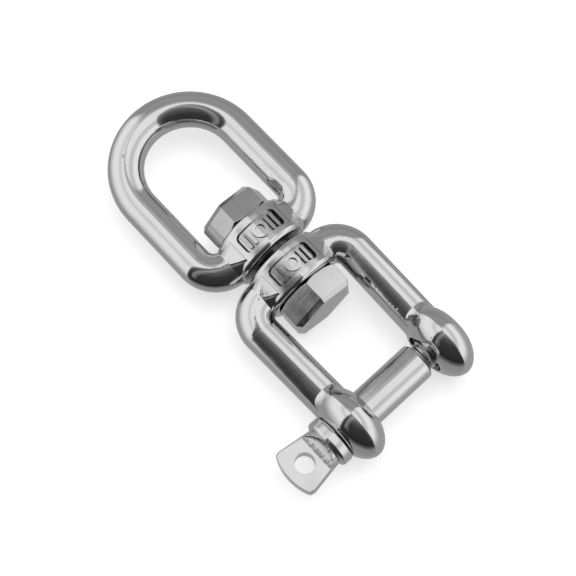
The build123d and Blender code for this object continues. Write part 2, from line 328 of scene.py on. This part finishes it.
def pin_finish(name, collar_end):
    """Turned and polished pin: fine rings round its axis, and cutter marks on the tab beside the collar, whose
    outer face is at collar_end."""
    made, tree, place, shader = steel(name)
    rings = use(tree, LINES, Place=place, Stretch=(70.0, 3600.0, 70.0), Patches=110.0)
    strokes = noise(tree, stretch(tree, place, (1500.0, 60.0, 1500.0)), 1.0, 2.0, 0.5)
    axis = put(tree, "ShaderNodeSeparateXYZ")
    feed(tree, place, axis.inputs[0])
    along = axis.outputs[1]
    beside_collar = calc(tree, "MULTIPLY", ease(tree, along, collar_end - 0.4 * MM, collar_end + 0.3 * MM),
                         ease(tree, along, collar_end + 1.6 * MM, collar_end + 3.4 * MM, 1.0, 0.0))
    waves = use(tree, BUFFING, Place=place, Swell=190.0, Ripple=800.0, Share=0.15)["Height"]
    hands = use(tree, HANDLING, Place=place, Smear=120.0)
    rough = calc(tree, "MULTIPLY_ADD", rings["Mask"], 0.06, 0.09)
    rough = calc(tree, "MULTIPLY_ADD", beside_collar, 0.12, rough)
    feed(tree, calc(tree, "MULTIPLY_ADD", hands["Smear"], 0.05, rough), shader.inputs["Roughness"])
    # painted shade: the grey darkens where nearby surfaces close in, at the collar, the ears and the tab
    tone = calc(tree, "MULTIPLY_ADD", painted_crevice_shade(tree, 3.6 * MM), -0.56, 0.64)
    grey(tree, calc(tree, "MULTIPLY_ADD", hands["Smear"], -0.03, tone), shader)
    normal = relief(tree, waves, 0.018 * MM, broken_edge(tree, 0.2 * MM))
    normal = relief(tree, rings["Height"], 0.0012 * MM, normal)
    cut = calc(tree, "MULTIPLY", strokes, beside_collar)
    feed(tree, relief(tree, cut, 0.16 * MM, normal), shader.inputs["Normal"])
    return made


def thread_finish():
    """Rolled thread: a little duller than the shank, with fine lines round it."""
    made, tree, place, shader = steel("rolled thread")
    rings = use(tree, LINES, Place=place, Stretch=(60.0, 5200.0, 60.0), Patches=160.0)
    hands = use(tree, HANDLING, Place=place, Smear=260.0)
    feed(tree, calc(tree, "MULTIPLY_ADD", hands["Smear"], 0.12, 0.16), shader.inputs["Roughness"])
    grey(tree, calc(tree, "MULTIPLY_ADD", hands["Smear"], -0.06, 0.6), shader)
    feed(tree, relief(tree, rings["Height"], 0.002 * MM), shader.inputs["Normal"])
    return made


def dress(piece, material):
    """Gives a piece one material in every slot it has."""
    for slot in piece.material_slots:
        slot.material = material
    if not piece.material_slots:
        piece.data.materials.append(material)


JOINT_Y = 11.6 * MM
COLLAR_END = 23.9 * MM
HEAD_END = 61.85 * MM
NUT_END = 25.0 * MM
dress(node["eye_body"], cast_finish("eye casting", JOINT_Y, 1.0, 230.0))
dress(node["jaw_body"], cast_finish("jaw casting", JOINT_Y, 0.6, 210.0))
dress(node["swivel_bolt"], hexagon_finish("machined bolt", 0.54, 0.1, 0.25 * MM, HEAD_END))
dress(node["swivel_nut"], hexagon_finish("machined nut", 0.6, 0.11, 0.3 * MM, NUT_END))
dress(node["lock_weld"], weld_finish())
dress(node["clevis_pin"], pin_finish("turned pin", COLLAR_END))


# ---------------------------------------------------------------- thread of the pin
def closed_surface(name, rings):
    """Mesh of a closed tube: rings is an array (rings, points, 3) of sections in order, and each end is closed
    to the middle of its section. The rings turn so that the faces point outwards."""
    count, around, _ = rings.shape
    row = np.arange(count - 1)[:, None] * around
    step = np.arange(around)[None, :]
    ahead = (step + 1) % around
    corners = [row + step, row + around + step, row + around + ahead, row + ahead]
    quads = np.stack(corners, -1).reshape(-1, 4)
    middles = np.stack([rings[0].mean(0), rings[-1].mean(0)])
    first, last = count * around, count * around + 1
    edge, edge_ahead = np.arange(around), (np.arange(around) + 1) % around
    start_cap = np.stack([edge, edge_ahead, np.full(around, first)], -1)
    end_row = (count - 1) * around
    end_cap = np.stack([end_row + edge_ahead, end_row + edge, np.full(around, last)], -1)
    points = np.vstack([rings.reshape(-1, 3), middles])
    mesh = bpy.data.meshes.new(name)
    mesh.from_pydata(points.tolist(), [], quads.tolist() + start_cap.tolist() + end_cap.tolist())
    mesh.update()
    piece = bpy.data.objects.new(name, mesh)
    bpy.context.scene.collection.objects.link(piece)
    return piece


def pin_thread(start_y, end_y, core, crest, pitch, run_out):
    """Thread around +Y: the radius is core + depth * profile(phase), where phase = y / pitch - angle / full
    turn, and the profile is a trapezium, flat on crest and root. The depth fades out over run_out at both ends."""
    turns_per_ring = 26
    around = 96
    count = int((end_y - start_y) / pitch * turns_per_ring)
    y = np.linspace(start_y, end_y, count)[:, None]
    angle = np.linspace(0, 2 * math.pi, around, endpoint=False)[None, :]
    phase = (y / pitch - angle / (2 * math.pi)) % 1.0
    triangle = 1 - np.abs(2 * phase - 1)
    profile = np.clip((triangle - 0.12) / 0.72, 0, 1)
    fade = np.clip(np.minimum(y - start_y, end_y - y) / run_out, 0, 1)
    radius = core + (crest - core) * profile * fade
    rings = np.stack([radius * np.cos(angle), y + 0 * angle, radius * np.sin(angle)], -1)
    return closed_surface("pin_thread", rings)


thread = pin_thread(start_y=-19.4 * MM, end_y=-8.4 * MM, core=3.415 * MM, crest=4.0 * MM, pitch=1.25 * MM,
                    run_out=0.9 * MM)
dress(thread, thread_finish())
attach(thread, "pin")


# ---------------------------------------------------------------- table, light tent and camera
def table(height):
    """Pale matt table top at a height, of paper lit a little from behind, so that shadows stay light."""
    half = 2.5
    mesh = bpy.data.meshes.new("table_top")
    corners = [(-half, -half, height), (half, -half, height), (half, half, height), (-half, half, height)]
    mesh.from_pydata(corners, [], [(0, 1, 2, 3)])
    top = bpy.data.objects.new("table_top", mesh)
    bpy.context.scene.collection.objects.link(top)
    made = bpy.data.materials.new("matt table paper")
    made.use_nodes = True
    tree = made.node_tree
    shader = tree.nodes["Principled BSDF"]
    shader.inputs["Roughness"].default_value = 0.9
    shader.inputs["Specular IOR Level"].default_value = 0.1
    place = put(tree, "ShaderNodeTexCoord").outputs["Object"]
    grey(tree, calc(tree, "MULTIPLY_ADD", noise(tree, place, 30.0, 3.0), 0.01, 0.62), shader)
    shader.inputs["Emission Color"].default_value = (1, 1, 1, 1)
    shader.inputs["Emission Strength"].default_value = 0.56
    mesh.materials.append(made)
    top.visible_glossy = False


def tones_by_height(tree, height, stops):
    """Tone of one wall of the tent from the floor (-1) to the top (1), as a ramp."""
    ramp = put(tree, "ShaderNodeValToRGB")
    ramp.color_ramp.interpolation = "EASE"
    points = ramp.color_ramp.elements
    while len(points) < len(stops):
        points.new(0.5)
    for point, (where, tone) in zip(points, stops):
        point.position = (where + 1) / 2
        point.color = (tone, tone, tone, 1)
    feed(tree, height, ramp.inputs[0])
    return ramp.outputs[0]


def light_tent():
    """Soft tent of four walls that meet over the swivel: bright to the north east and south west, grey to the
    south east, black to the north west, with pale strips along the black wall's edges. The camera sees a plain
    pale backdrop instead of the tent."""
    world = bpy.data.worlds.new("light tent")
    bpy.context.scene.world = world
    world.use_nodes = True
    world.cycles.sampling_method = "NONE"
    tree = world.node_tree
    light = tree.nodes["Background"]
    way = put(tree, "ShaderNodeSeparateXYZ")
    feed(tree, put(tree, "ShaderNodeTexCoord").outputs["Generated"], way.inputs[0])
    x, y, z = way.outputs
    east = calc(tree, "MULTIPLY_ADD", z, -0.18, x)
    east = calc(tree, "MULTIPLY_ADD", calc(tree, "ABSOLUTE", y), -0.12, east)
    north = calc(tree, "MULTIPLY_ADD", z, 0.15, y)
    north = calc(tree, "MULTIPLY_ADD", calc(tree, "ABSOLUTE", x), 0.13, north)
    height = calc(tree, "MULTIPLY_ADD", z, 0.5, 0.5)
    bright_east = tones_by_height(tree, height, [(-1, 0.34), (-0.4, 0.34), (-0.2, 0.52), (0.1, 0.8),
                                                 (0.35, 0.92), (0.65, 0.9), (0.8, 0.7), (0.93, 0.9)])
    grey_east = tones_by_height(tree, height, [(-1, 0.34), (-0.4, 0.33), (-0.12, 0.29), (0.0, 0.28),
                                               (0.5, 0.33), (0.78, 0.3), (0.9, 0.46), (1, 0.55)])
    bright_west = tones_by_height(tree, height, [(-1, 0.34), (-0.35, 0.38), (-0.1, 0.6), (0.12, 0.92),
                                                 (0.45, 0.96), (0.62, 0.7), (0.76, 0.6), (0.9, 0.9)])
    black_wall = tones_by_height(tree, height, [(-1, 0.32), (-0.5, 0.28), (-0.35, 0.12), (-0.2, 0.025),
                                                (0.3, 0.035), (0.65, 0.042), (0.9, 0.09), (1, 0.18)])
    strip_inner = ease(tree, east, -0.14, -0.1, 0.2, 0.0)
    strip_east = calc(tree, "MULTIPLY", ease(tree, east, -0.34, -0.16), strip_inner)
    strip_north = ease(tree, north, 0.12, 0.3, 0.07, 0.0)
    above = ease(tree, z, 0.0, 0.3)
    strips = calc(tree, "MULTIPLY", calc(tree, "MAXIMUM", strip_east, strip_north), above)
    dark = calc(tree, "ADD", black_wall, strips)
    west_side = blend_tone(tree, ease(tree, north, 0.07, 0.12), bright_west, dark)
    east_side = blend_tone(tree, ease(tree, north, -0.02, 0.06), grey_east, bright_east)
    tent = blend_tone(tree, ease(tree, east, -0.005, 0.045), west_side, east_side)
    seen = put(tree, "ShaderNodeLightPath").outputs["Is Camera Ray"]
    feed(tree, blend_tone(tree, seen, tent, 0.8), light.inputs["Color"])
    light.inputs["Strength"].default_value = 1.25


def soft_light(name, place, aim, size, power):
    """Square soft box that lights the table; the steel mirrors the tent alone."""
    data = bpy.data.lights.new(name, "AREA")
    data.size = size
    data.energy = power
    lamp = bpy.data.objects.new(name, data)
    lamp.location = place
    lamp.rotation_euler = (Vector(aim) - Vector(place)).to_track_quat("-Z", "Y").to_euler()
    lamp.visible_glossy = False
    lamp.visible_camera = False
    bpy.context.scene.collection.objects.link(lamp)


def camera():
    """Camera above the pin's side of the swivel, looking down at about 74 degrees."""
    right = Vector((-0.6785, -0.7345, 0.0083))
    back = Vector((-0.1991, 0.1948, 0.9604)).normalized()
    up = back.cross(right).normalized()
    right = up.cross(back)
    data = bpy.data.cameras.new("table camera")
    data.sensor_width = 36
    data.lens = 83.53
    data.clip_start = 0.01
    made = bpy.data.objects.new("table camera", data)
    turn = Matrix((right, up, back)).transposed().to_4x4()
    made.matrix_world = Matrix.Translation((-0.03158, 0.06905, 0.3248)) @ turn
    bpy.context.scene.collection.objects.link(made)
    bpy.context.scene.camera = made


table(cad_bounds[0][2])
light_tent()
soft_light("soft box over the table", (0.1, -0.15, 1.3), (0.03, 0, 0), 0.9, 7.0)
camera()
bpy.context.scene.view_settings.view_transform = "Standard"
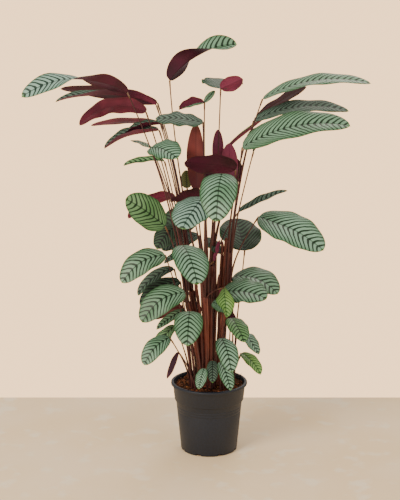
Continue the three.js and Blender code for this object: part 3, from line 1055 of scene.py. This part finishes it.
# The leaves: name, start of the stalk (a slot on a cane, or x and y on the soil), head (bearing,
# reach, height), blade (length, width), aim (heading, rise, droop), roll (at the base, twist to
# the tip), fold and tones. Lengths are in millimetres and angles in degrees.
PLAN: list[tuple] = [
    ("upper_left_1", ("left_front", 3), (195, 222, 1004), (300, 82), (196, 33, 67), (-44, 84), 14,
     (Upper.SILVER, Under.WINE)),
    ("upper_left_2", ("left_back", 0), (147, 166, 952), (270, 60), (184, 14, 10), (-50, 10), 10,
     (Upper.MINT, Under.WINE)),
    ("upper_left_3", ("left_back", 5), (170, 143, 957), (280, 70), (184, 24, 44), (-25, 30), 30,
     (Upper.GREY, Under.ROSE)),
    ("upper_left_4", ("left_front", 2), (185, 168, 945), (200, 75), (192, 32, 84), (-45, 0), 8,
     (Upper.MINT, Under.ROSE)),
    ("upper_left_5", ("left_back", 1), (143, 160, 896), (200, 50), (176, 8, 22), (-30, 0), 10,
     (Upper.MINT, Under.ROSE)),
    ("upper_left_6", ("left_back", 4), (166, 138, 888), (160, 62), (186, -2, 32), (4, 0), 42,
     (Upper.GREY, Under.ROSE)),
    ("upper_left_7", ("left_front", 5), (200, 165, 858), (98, 88), (-40, 12, 45), (-20, 0), 10,
     (Upper.MINT, Under.ROSE)),
    ("upper_left_8", ("left_back", 3), (160, 165, 835), (70, 32), (150, 20, 15), (0, 0), 10,
     (Upper.GREEN, Under.ROSE)),
    ("upper_left_9", ("left_front", 1), (176, 120, 808), (115, 30), (188, 15, 40), (25, 0), 30,
     (Upper.GREEN, Under.WINE)),
    ("top_1", ("middle_left", 3), (180, 105, 1027), (215, 90), (12, 54, 56), (65, -105), 28,
     (Upper.FERN, Under.WINE), {"sway": 0.8}),
    ("top_2", ("middle_back", 4), (-10, 30, 1006), (100, 112), (84, 14, 14), (-4, 0), 8,
     (Upper.GREY, Under.ROSE), {"sway": 0.8}),
    ("top_3", ("middle_left", 0), (110, 38, 963), (72, 56), (176, -12, 10), (-30, 0), 35,
     (Upper.GREY, Under.ROSE), {"sway": 0.6}),
    ("top_4", ("middle_front", 2), (256, 69, 928), (128, 85), (180, 10, 12), (15, 0), 5,
     (Upper.GREY, Under.WINE)),
    ("centre_1", ("middle_left", 4), (210, 40, 735), (185, 50), (-100, 88, 0), (0, 0), -15,
     (Upper.GREEN, Under.BRONZE)),
    ("centre_2", ("middle_back", 3), (40, 30, 790), (105, 32), (-90, 90, 0), (0, 0), -15,
     (Upper.GREEN, Under.ROSE)),
    ("centre_3", ("middle_back", 5), (12, 54, 740), (120, 50), (-90, 90, 0), (0, 0), -15,
     (Upper.GREEN, Under.ROSE)),
    ("centre_4", ("right_front", 4), (316.3, 96, 802), (150, 88), (200, 20, 18), (-45, 0), 5,
     (Upper.MINT, Under.WINE)),
    ("centre_5", ("middle_front", 1), (262, 62, 725), (100, 75), (186, 10, 30), (-50, 20), 10,
     (Upper.GREY, Under.WINE)),
    ("upper_right_1", ("right_back", 5), (352, 141, 981), (300, 72), (-5, 32, 47), (-16, 0), 10,
     (Upper.FERN, Under.WINE)),
    ("upper_right_2", ("right_back", 1), (17, 129, 922), (168, 58), (20, 34, 15), (45, 0), 5,
     (Upper.GREEN, Under.WINE)),
    ("upper_right_3", ("right_back", 0), (5, 118, 918), (265, 80), (-4, 29, 46), (-16, 0), 8,
     (Upper.GREY, Under.ROSE)),
    ("upper_right_4", ("right_front", 0), (325, 105, 859), (305, 112), (-12, 36, 46), (-32, 8), 10,
     (Upper.FERN, Under.WINE)),
    ("upper_right_5", ("middle_back", 1), (50, 50, 813), (195, 24), (15, 50, 25), (10, 0), 55,
     (Upper.GREEN, Under.ROSE)),
    ("right_1", ("middle_back", 0), (30, 92, 660), (160, 40), (25, 22, 10), (-10, 0), 30,
     (Upper.GREY, Under.ROSE)),
    ("right_2", ("right_front", 5), (332.6, 146.5, 674), (205, 118), (-26, -8, 26), (-25, 0), 8,
     (Upper.MINT, Under.WINE)),
    ("right_3", (70, 30), (26, 108, 552), (150, 118), (100, 30, 12), (0, 0), 8,
     (Upper.DARK_PAINTED_SHADE, Under.WINE)),
    ("right_4", (46, -40), (296, 66, 462), (140, 104), (-24, 22, 46), (-22, 0), 8,
     (Upper.FERN, Under.WINE)),
    ("right_5", (66, 2), (8, 64, 488), (150, 100), (-28, 20, 66), (-18, 0), 8,
     (Upper.FERN, Under.WINE)),
    ("right_6", (52, -34), (310, 90, 395), (110, 57), (-70, 0, 45), (0, 0), 8,
     (Upper.GREEN, Under.ROSE)),
    ("right_7", (64, -18), (332, 85, 345), (95, 50), (-42, 0, 60), (0, 0), 8,
     (Upper.MINT, Under.ROSE)),
    ("right_8", (38, -50), (290, 95, 345), (115, 60), (-72, -15, 50), (0, 0), 8,
     (Upper.MINT, Under.ROSE)),
    ("right_9", (60, -42), (330, 100, 290), (85, 40), (-40, -10, 50), (-15, 0), 12,
     (Upper.LIME, Under.ROSE)),
    ("right_10", (30, -58), (294, 75, 272), (95, 42), (-68, -20, 40), (0, 0), 8,
     (Upper.MINT, Under.ROSE)),
    ("right_11", (8, -50), (281, 47, 268), (74, 33), (-90, -25, 25), (0, 0), 8,
     (Upper.GREY, Under.ROSE)),
    ("right_12", ("middle_front", 5), (289, 122, 492), (85, 52), (-85, -45, 15), (-60, 100), 24,
     (Upper.LIME, Under.ROSE)),
    ("front_1", ("middle_front", 3), (236, 127, 606), (155, 94), (-72, -5, 52), (0, 0), 6,
     (Upper.MINT, Under.WINE)),
    ("front_2", ("middle_front", 4), (265, 112, 737), (140, 118), (-120, -5, 46), (0, 0), 6,
     (Upper.SILVER, Under.WINE)),
    ("front_3", ("middle_front", 0), (286, 117, 800), (176, 98), (-97, 0, 78), (0, 0), 6,
     (Upper.MINT, Under.WINE)),
    ("left_1", ("left_front", 4), (205, 130, 645), (138, 92), (197, 44, 14), (62, 0), 8,
     (Upper.GREEN, Under.WINE)),
    ("left_2", ("left_back", 2), (137, 125, 694), (152, 55), (183, 6, 62), (-50, 0), 10,
     (Upper.GREEN, Under.ROSE)),
    ("left_3", ("middle_left", 1), (106, 105, 634), (110, 85), (185, -5, 20), (50, 0), 8,
     (Upper.DARK_PAINTED_SHADE, Under.WINE)),
    ("left_4", (-46, -40), (205, 130, 566), (150, 74), (205, 4, 62), (35, 0), 8,
     (Upper.FERN, Under.WINE)),
    ("left_5", (-38, -34), (226, 93, 466), (155, 82), (207, 5, 66), (35, 0), 8,
     (Upper.FERN, Under.WINE)),
    ("left_6", (-46, 12), (170, 97, 509), (130, 38), (186, -8, 58), (40, 0), 20,
     (Upper.GREY, Under.WINE)),
    ("left_7", (-48, -8), (190, 80, 482), (135, 60), (197, 0, 60), (30, 0), 8,
     (Upper.DARK_PAINTED_SHADE, Under.WINE)),
    ("left_8", (-40, 34), (156, 77, 394), (100, 66), (170, 0, 45), (-50, 0), 8,
     (Upper.GREEN, Under.MAROON)),
    ("left_9", (-18, -48), (240, 105, 420), (130, 78), (-93, 0, 65), (0, 0), 8,
     (Upper.FERN, Under.WINE)),
    ("left_10", (-50, -26), (203, 117, 333), (110, 56), (216, -10, 55), (30, 0), 8,
     (Upper.MINT, Under.WINE)),
    ("left_11", (-52, 10), (177, 93, 352), (115, 48), (205, -30, 50), (20, 0), 8,
     (Upper.GREEN, Under.WINE)),
    ("left_12", (-36, -50), (212, 100, 295), (80, 24), (230, -50, 10), (172, 0), 10,
     (Upper.GREEN, Under.WINE)),
    ("left_13", (-4, -60), (260, 75, 255), (65, 33), (-110, -30, 30), (0, 0), 8,
     (Upper.MINT, Under.ROSE)),
    # Smaller blades between the main ones; each stands for the blade that it grows beside.
    ("upper_left_6_side", ("left_back", 4), (165, 135, 905), (115, 50), (183, -4, 30), (2, 0), 42,
     (Upper.GREY, Under.ROSE), {"stands_for": "upper_left_6"}),
    ("top_2_lobe", (0, 0), (-10, 30, 1006), (66, 46), (-12, 28, 6), (66, 0), 8,
     (Upper.GREY, Under.ROSE), {"stands_for": "top_2", "has_stalk": False}),
    ("top_3_lobe", (0, 0), (110, 38, 963), (44, 18), (32, 46, 10), (-45, 0), 15,
     (Upper.FERN, Under.ROSE), {"stands_for": "top_3", "has_stalk": False}),
    ("top_3_back", (0, 0), (110, 38, 963), (72, 26), (172, -6, 10), (35, 0), 15,
     (Upper.FERN, Under.ROSE), {"stands_for": "top_3", "has_stalk": False}),
    ("centre_1_bud", ("middle_left", 4), (165, 62, 733), (50, 32), (100, 70, 0), (10, 0), 0,
     (Upper.OLIVE, Under.ROSE), {"stands_for": "centre_1"}),
    ("centre_1_back", ("middle_left", 5), (90, 48, 722), (90, 66), (120, 74, 0), (170, 0), 5,
     (Upper.GREEN, Under.WINE), {"stands_for": "centre_1"}),
    ("centre_3_back", ("middle_back", 5), (20, 62, 740), (78, 60), (60, 76, 0), (180, 0), 5,
     (Upper.GREEN, Under.ROSE), {"stands_for": "centre_3"}),
    ("left_3_low", (-24, 24), (150, 100, 622), (90, 66), (215, -20, 40), (24, 0), 6,
     (Upper.DARK_PAINTED_SHADE, Under.WINE), {"stands_for": "left_3"}),
    ("left_3_wide", (-6, 30), (112, 76, 590), (112, 62), (190, -8, 24), (24, 0), 6,
     (Upper.GREY, Under.WINE), {"stands_for": "left_3"}),
    ("left_3_right", (6, 32), (100, 48, 590), (70, 46), (-50, -26, 10), (0, 0), 6,
     (Upper.DARK_PAINTED_SHADE, Under.WINE), {"stands_for": "left_3"}),
    ("left_6_high", (-30, 26), (126, 78, 560), (92, 28), (192, -18, 22), (30, 0), 12,
     (Upper.GREY, Under.ROSE), {"stands_for": "left_6"}),
    ("left_8_strip", (-34, 6), (178, 66, 396), (96, 26), (199, -14, 32), (48, 0), 20,
     (Upper.FERN, Under.MAROON), {"stands_for": "left_8"}),
    ("right_12_back", (8, -26), (-78, 38, 430), (60, 50), (-24, -6, 30), (-22, 0), 6,
     (Upper.FERN, Under.WINE), {"stands_for": "right_12"}),
    ("right_12_tongue", (14, -34), (-52, 52, 430), (42, 14), (90, 80, 0), (180, 0), 0,
     (Upper.GREEN, Under.ROSE), {"stands_for": "right_12"}),
    ("right_6_back", (26, -6), (14, 52, 395), (62, 30), (-60, -48, 10), (160, 0), 5,
     (Upper.GREEN, Under.WINE), {"stands_for": "right_6"}),
    ("front_1_sheath", ("middle_left", 0), (-30, 14, 536), (62, 16), (40, 74, 10), (180, 0), 5,
     (Upper.GREEN, Under.ROSE), {"stands_for": "front_1"}),
    ("upper_right_4_spare", ("right_front", 1), (-8, 118, 838), (34, 16), (30, 60, 10), (20, 0), 50,
     (Upper.GREEN, Under.WINE), {"stands_for": "upper_right_4"}),
    ("upper_right_3_spare", ("right_back", 3), (4, 100, 872), (40, 16), (10, 50, 10), (20, 0), 50,
     (Upper.GREEN, Under.WINE), {"stands_for": "upper_right_3"}),
    ("left_13_bud", (-12, 20), (120, 40, 250), (46, 26), (150, 40, 30), (0, 0), 10,
     (Upper.GREEN, Under.ROSE), {"stands_for": "left_13"}),
]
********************
**DIRECTIONS FOR THIS TASK:** Select and copy every line of the listing with the word "finishes".

**RESULT OF THIS EXERCISE:**
The build123d and Blender code for this object continues. Write part 2, from line 328 of scene.py on. This part finishes it.
Continue the three.js and Blender code for this object: part 3, from line 1055 of scene.py. This part finishes it.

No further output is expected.